Sauder's Eggs prepares for the busy seasons in spring and winter by arranging flock placements at the right time -- meaning the right time of year when chickens are laying the most eggs, Fogarty said. Sometimes the company will reach out and get eggs from wholesalers, but it prefers to stick with local companies, Fogarty said.

Each batch of Sauder's Eggs has a tracking number on it that a person can look up online and see which farm the egg came from, and a little bit about that farm.

Sauder's will go to a farm like Sunnyside once or twice a day for eggs to be processed, Fogarty said. By the evening, the eggs are being shipped to local and national grocery stores in the area.

That includes everything from the small grocery stores like Miller's Food Market in Manchester to Safeway.

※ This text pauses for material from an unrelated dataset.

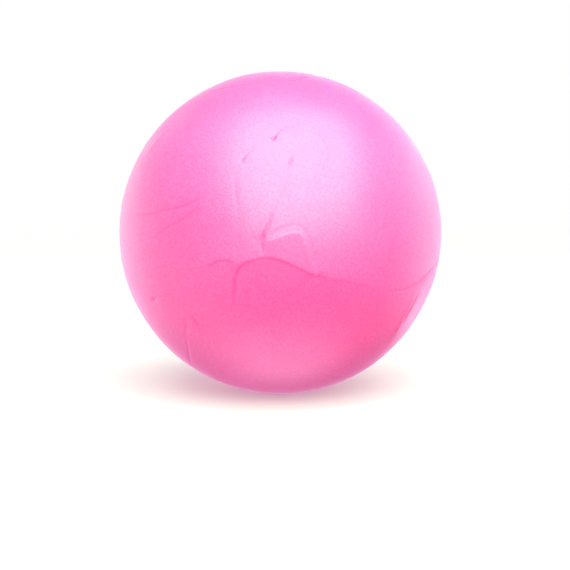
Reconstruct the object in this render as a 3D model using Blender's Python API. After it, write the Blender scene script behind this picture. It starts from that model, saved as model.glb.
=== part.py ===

The eggs are washed and rinsed by a machine that automatically plucks out any eggs that are broken. Any eggs with visible cracks are pulled by the candler, who looks at the eggs in a line underneath a warm light. The eggs are then put through an ultrasound -- Fogarty said each egg is scanned 24 times by a series of cameras before it goes to the box. The eggs are weighed and segregated by size, where they're then placed by a machine into the carton.

While the company processes a large amount of eggs each day, the Hampstead branch has just 35 employees who do anything from candling to packing the cartons into boxes to packing the trucks for each grocery store.

"With modern technology, you can get eggs from the farm to the stores, and be as fresh as 24 to 48 hours," he said.